START Provided records
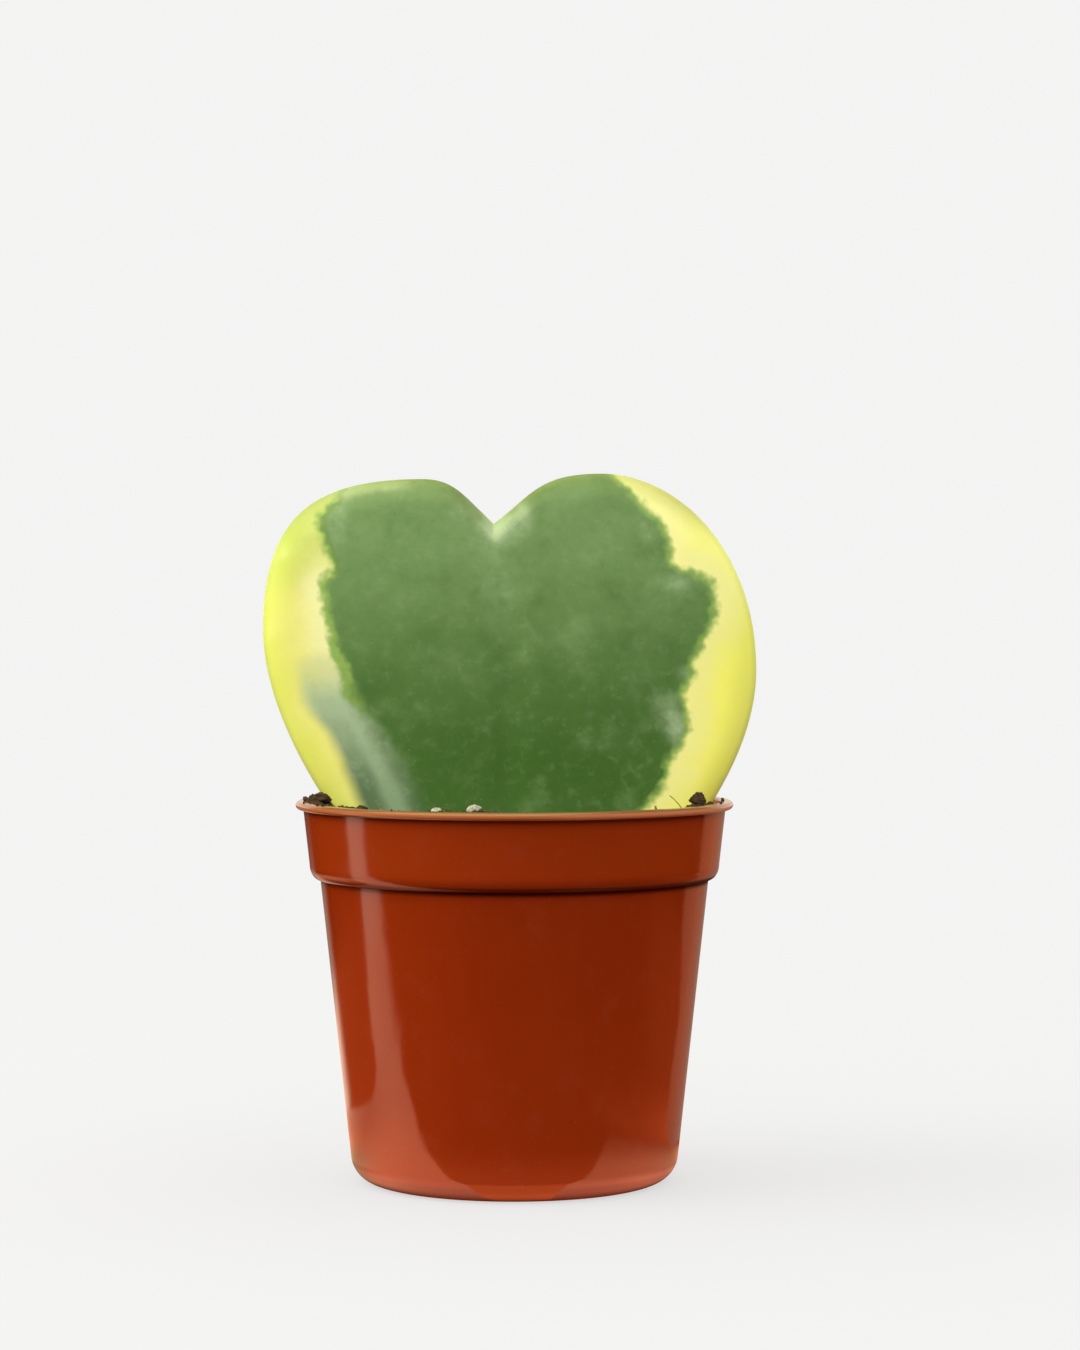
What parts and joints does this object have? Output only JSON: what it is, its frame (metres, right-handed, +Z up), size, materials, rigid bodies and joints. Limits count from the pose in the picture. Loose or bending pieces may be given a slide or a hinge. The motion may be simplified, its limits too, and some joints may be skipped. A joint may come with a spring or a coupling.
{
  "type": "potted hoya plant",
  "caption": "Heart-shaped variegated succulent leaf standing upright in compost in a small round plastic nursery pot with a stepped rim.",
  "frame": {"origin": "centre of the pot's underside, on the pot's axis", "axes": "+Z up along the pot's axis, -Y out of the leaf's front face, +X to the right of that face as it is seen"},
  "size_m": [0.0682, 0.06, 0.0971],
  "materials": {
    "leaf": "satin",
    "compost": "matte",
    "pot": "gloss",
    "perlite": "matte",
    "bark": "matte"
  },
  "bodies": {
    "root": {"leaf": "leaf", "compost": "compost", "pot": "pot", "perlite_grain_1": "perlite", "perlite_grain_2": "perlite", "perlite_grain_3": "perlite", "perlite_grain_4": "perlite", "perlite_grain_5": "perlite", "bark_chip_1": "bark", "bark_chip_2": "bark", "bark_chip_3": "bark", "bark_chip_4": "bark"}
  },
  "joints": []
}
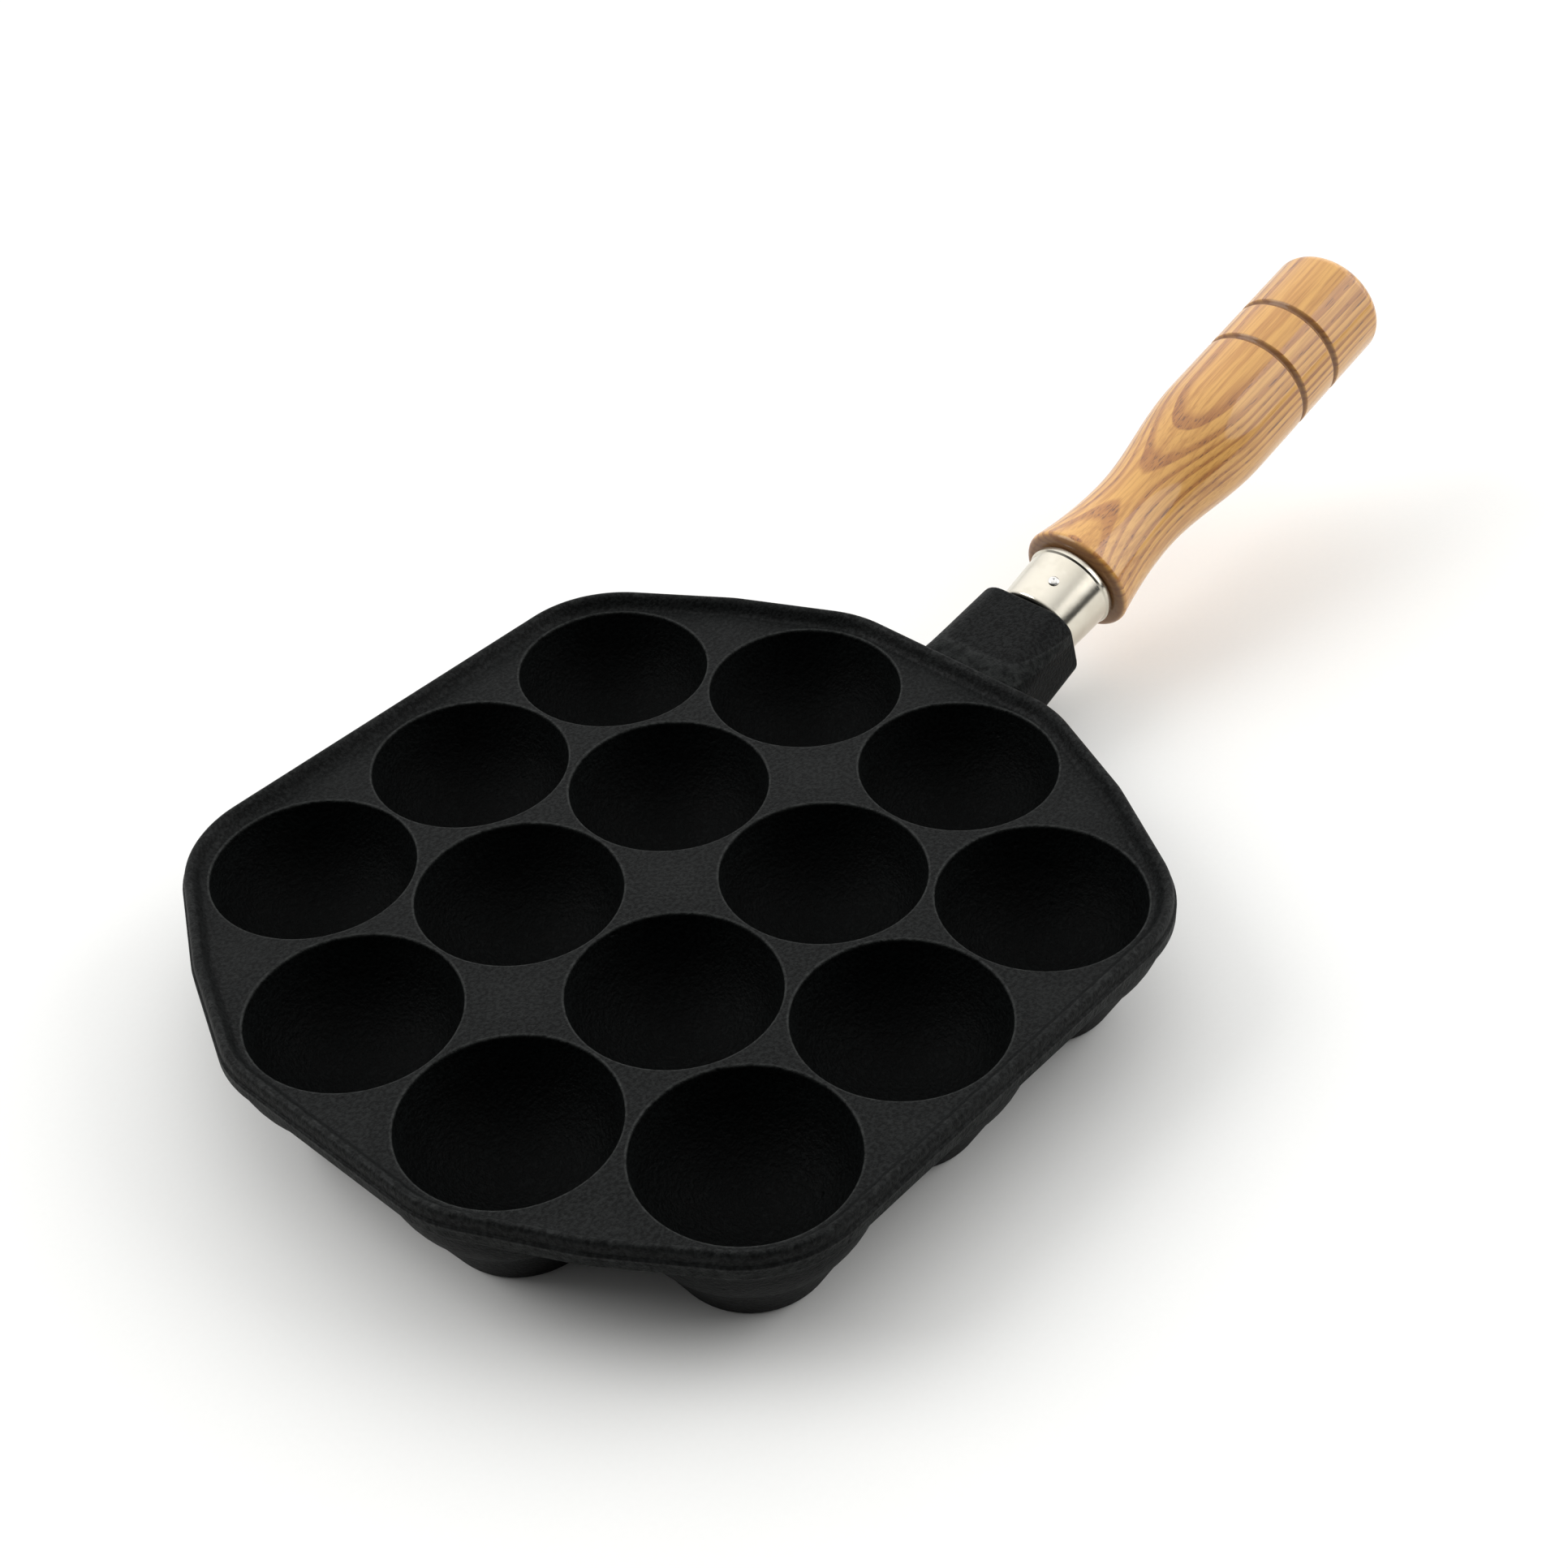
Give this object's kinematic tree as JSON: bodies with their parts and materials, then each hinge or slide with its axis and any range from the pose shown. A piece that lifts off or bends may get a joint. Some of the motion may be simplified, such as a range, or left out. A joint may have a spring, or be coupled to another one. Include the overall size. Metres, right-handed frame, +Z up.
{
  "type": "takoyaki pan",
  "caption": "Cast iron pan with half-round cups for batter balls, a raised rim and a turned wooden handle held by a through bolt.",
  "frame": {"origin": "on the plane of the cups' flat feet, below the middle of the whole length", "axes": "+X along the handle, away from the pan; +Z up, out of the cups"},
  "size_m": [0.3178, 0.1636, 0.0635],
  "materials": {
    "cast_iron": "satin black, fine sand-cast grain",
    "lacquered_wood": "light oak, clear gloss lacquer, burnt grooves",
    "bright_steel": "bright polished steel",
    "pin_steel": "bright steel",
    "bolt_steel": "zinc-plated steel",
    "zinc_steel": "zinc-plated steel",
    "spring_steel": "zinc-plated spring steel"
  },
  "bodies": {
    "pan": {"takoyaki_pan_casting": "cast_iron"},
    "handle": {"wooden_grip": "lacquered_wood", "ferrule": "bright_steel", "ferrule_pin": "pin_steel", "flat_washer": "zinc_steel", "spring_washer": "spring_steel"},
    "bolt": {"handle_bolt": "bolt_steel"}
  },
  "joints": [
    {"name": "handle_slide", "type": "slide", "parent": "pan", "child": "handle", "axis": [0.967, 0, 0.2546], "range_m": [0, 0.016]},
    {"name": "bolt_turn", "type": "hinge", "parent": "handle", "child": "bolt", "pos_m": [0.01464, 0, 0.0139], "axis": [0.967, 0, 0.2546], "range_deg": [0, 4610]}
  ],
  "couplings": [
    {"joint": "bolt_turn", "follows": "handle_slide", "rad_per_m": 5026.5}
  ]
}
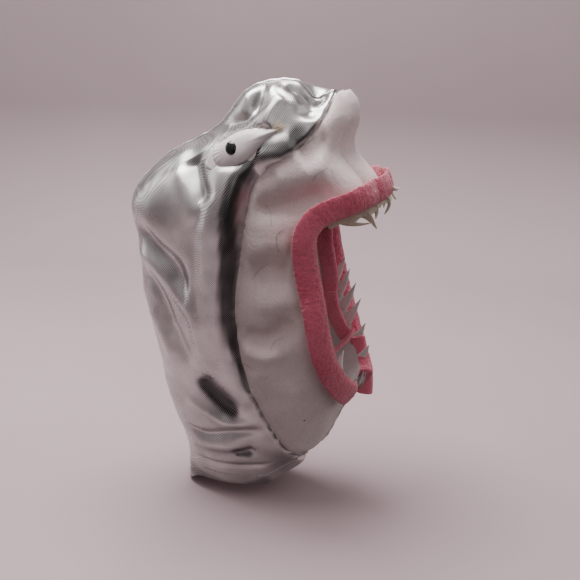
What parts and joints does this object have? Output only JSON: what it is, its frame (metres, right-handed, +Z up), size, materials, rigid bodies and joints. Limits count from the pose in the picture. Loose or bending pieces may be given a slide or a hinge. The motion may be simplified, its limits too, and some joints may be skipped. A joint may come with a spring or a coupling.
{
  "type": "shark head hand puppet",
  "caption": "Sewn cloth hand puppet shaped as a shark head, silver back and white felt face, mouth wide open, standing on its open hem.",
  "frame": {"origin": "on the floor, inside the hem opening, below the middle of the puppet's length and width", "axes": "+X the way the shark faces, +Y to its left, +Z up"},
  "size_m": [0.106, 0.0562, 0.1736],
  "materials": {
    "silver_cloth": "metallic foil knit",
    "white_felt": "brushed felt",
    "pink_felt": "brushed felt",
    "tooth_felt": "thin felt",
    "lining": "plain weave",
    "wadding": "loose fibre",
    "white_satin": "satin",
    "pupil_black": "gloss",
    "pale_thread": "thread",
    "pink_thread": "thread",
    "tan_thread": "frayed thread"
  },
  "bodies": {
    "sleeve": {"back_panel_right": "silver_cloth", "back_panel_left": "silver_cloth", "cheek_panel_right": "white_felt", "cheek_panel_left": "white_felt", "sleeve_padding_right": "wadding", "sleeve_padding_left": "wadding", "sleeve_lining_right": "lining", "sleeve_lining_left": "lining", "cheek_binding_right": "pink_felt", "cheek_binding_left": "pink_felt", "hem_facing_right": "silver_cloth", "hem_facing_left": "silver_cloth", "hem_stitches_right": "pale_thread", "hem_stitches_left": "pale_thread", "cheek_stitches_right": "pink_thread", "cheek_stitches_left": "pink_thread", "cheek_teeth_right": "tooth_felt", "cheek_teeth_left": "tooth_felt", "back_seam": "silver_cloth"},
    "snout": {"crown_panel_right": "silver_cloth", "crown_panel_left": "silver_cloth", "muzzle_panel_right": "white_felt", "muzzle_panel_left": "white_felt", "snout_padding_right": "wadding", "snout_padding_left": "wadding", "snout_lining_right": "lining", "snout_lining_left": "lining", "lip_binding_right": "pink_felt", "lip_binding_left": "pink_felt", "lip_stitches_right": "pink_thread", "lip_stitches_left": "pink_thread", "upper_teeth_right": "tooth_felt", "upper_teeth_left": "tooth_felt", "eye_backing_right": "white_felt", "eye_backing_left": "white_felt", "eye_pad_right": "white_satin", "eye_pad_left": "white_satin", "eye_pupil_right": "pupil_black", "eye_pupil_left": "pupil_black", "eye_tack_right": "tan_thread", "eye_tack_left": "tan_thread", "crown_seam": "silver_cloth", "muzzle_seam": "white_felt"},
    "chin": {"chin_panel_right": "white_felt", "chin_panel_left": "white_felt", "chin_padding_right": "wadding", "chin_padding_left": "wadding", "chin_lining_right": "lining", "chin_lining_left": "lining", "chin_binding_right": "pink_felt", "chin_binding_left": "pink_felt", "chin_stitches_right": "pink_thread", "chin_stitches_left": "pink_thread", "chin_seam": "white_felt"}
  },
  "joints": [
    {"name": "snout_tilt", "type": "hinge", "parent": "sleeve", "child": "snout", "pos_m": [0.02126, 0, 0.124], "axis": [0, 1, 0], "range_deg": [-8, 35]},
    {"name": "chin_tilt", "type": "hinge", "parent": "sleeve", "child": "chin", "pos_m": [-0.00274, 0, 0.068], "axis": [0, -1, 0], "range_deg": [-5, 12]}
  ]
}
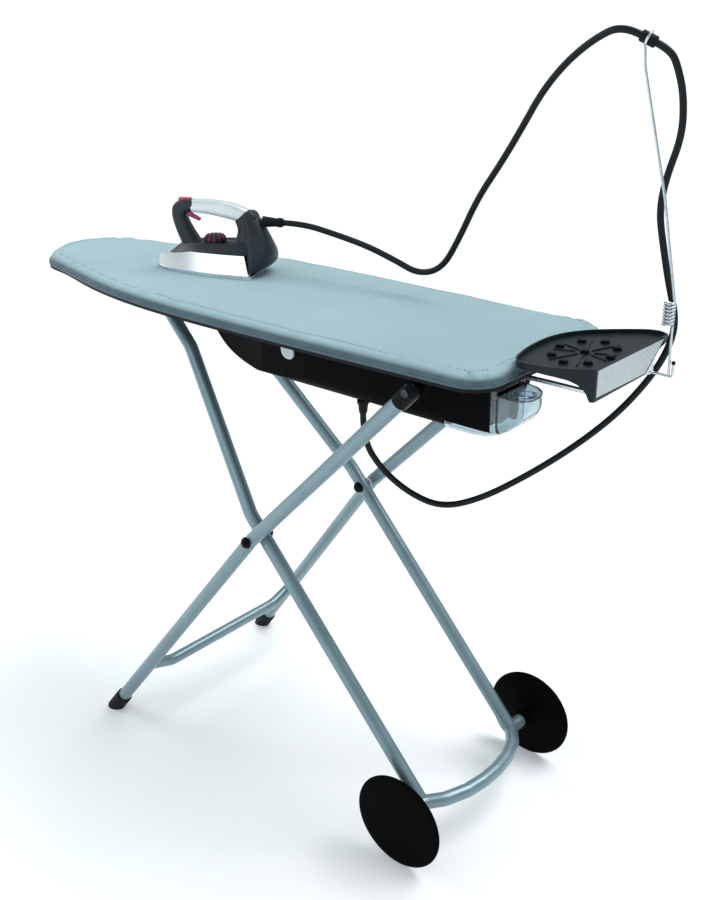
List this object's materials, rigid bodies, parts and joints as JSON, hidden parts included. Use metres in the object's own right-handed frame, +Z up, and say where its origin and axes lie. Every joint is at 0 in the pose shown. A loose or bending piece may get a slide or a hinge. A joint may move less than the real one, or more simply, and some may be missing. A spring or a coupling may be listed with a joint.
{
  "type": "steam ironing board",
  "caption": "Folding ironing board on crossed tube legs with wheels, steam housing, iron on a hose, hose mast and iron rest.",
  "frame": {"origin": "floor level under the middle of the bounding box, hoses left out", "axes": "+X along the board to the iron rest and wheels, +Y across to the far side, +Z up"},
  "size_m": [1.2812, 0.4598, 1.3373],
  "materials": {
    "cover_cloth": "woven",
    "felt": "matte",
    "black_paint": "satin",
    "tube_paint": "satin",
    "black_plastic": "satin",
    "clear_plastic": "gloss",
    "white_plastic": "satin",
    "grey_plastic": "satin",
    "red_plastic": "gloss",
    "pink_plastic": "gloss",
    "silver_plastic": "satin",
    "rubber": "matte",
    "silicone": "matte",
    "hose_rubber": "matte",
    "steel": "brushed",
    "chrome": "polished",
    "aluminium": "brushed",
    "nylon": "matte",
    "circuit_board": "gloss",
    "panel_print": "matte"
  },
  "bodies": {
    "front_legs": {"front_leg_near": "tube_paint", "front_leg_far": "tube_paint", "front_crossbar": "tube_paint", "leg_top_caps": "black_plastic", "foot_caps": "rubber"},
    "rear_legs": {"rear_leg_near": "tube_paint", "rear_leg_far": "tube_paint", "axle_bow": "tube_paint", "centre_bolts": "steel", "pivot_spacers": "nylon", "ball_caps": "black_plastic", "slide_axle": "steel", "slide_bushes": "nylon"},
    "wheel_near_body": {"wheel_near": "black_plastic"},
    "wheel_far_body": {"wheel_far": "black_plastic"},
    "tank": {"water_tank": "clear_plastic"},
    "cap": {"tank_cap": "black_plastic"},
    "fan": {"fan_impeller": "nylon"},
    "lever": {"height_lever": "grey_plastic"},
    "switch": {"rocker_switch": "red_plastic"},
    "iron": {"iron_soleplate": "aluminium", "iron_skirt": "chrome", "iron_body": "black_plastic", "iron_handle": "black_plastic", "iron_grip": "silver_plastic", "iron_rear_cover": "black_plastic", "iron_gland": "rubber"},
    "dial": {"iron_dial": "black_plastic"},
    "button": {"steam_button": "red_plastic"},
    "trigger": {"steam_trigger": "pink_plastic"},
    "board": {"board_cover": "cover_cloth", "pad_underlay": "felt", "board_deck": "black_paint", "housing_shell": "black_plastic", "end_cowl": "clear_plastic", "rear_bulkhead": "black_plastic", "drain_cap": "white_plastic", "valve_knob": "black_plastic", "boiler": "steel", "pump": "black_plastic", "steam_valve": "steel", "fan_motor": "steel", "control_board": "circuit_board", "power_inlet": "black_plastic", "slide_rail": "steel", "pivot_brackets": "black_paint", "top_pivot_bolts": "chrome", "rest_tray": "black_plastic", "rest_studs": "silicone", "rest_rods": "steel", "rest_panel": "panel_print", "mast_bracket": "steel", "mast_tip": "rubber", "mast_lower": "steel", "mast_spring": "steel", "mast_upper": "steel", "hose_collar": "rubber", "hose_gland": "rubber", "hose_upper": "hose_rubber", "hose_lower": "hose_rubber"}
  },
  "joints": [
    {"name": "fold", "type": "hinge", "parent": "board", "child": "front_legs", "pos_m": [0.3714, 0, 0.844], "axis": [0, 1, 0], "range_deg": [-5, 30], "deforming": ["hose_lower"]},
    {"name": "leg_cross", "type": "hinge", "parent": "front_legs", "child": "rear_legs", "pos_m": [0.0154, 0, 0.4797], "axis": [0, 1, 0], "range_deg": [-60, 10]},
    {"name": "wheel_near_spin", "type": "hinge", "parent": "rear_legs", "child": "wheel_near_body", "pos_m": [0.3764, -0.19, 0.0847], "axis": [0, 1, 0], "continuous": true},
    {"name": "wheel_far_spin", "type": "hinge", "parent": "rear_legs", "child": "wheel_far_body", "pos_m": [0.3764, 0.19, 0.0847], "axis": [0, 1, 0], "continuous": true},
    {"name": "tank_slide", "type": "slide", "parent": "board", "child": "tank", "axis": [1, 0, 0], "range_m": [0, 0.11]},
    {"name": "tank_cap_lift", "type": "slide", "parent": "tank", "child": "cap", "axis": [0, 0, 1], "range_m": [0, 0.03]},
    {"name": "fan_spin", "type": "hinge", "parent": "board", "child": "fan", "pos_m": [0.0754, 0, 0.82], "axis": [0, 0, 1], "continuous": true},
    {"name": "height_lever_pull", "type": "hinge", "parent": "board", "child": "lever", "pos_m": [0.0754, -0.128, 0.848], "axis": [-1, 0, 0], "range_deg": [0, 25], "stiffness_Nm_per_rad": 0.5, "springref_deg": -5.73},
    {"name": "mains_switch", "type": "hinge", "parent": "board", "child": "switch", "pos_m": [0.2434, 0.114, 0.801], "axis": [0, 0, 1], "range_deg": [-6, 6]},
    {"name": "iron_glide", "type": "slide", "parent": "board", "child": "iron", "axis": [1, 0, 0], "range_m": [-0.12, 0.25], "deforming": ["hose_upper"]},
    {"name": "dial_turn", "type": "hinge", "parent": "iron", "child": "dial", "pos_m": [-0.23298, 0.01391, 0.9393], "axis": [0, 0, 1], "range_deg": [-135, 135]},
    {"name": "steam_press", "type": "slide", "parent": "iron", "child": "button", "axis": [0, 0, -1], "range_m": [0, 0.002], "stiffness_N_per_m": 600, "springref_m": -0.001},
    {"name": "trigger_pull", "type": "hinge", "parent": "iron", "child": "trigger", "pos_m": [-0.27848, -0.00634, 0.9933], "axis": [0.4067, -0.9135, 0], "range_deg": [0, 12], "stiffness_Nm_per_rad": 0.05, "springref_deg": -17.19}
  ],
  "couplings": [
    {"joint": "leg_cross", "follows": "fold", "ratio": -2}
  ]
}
END Provided records
## Task description
Review the preceding data and report every line that includes the string "shown".

## Result
Give this object's kinematic tree as JSON: bodies with their parts and materials, then each hinge or slide with its axis and any range from the pose shown. A piece that lifts off or bends may get a joint. Some of the motion may be simplified, such as a range, or left out. A joint may have a spring, or be coupled to another one. Include the overall size. Metres, right-handed frame, +Z up.
List this object's materials, rigid bodies, parts and joints as JSON, hidden parts included. Use metres in the object's own right-handed frame, +Z up, and say where its origin and axes lie. Every joint is at 0 in the pose shown. A loose or bending piece may get a slide or a hinge. A joint may move less than the real one, or more simply, and some may be missing. A spring or a coupling may be listed with a joint.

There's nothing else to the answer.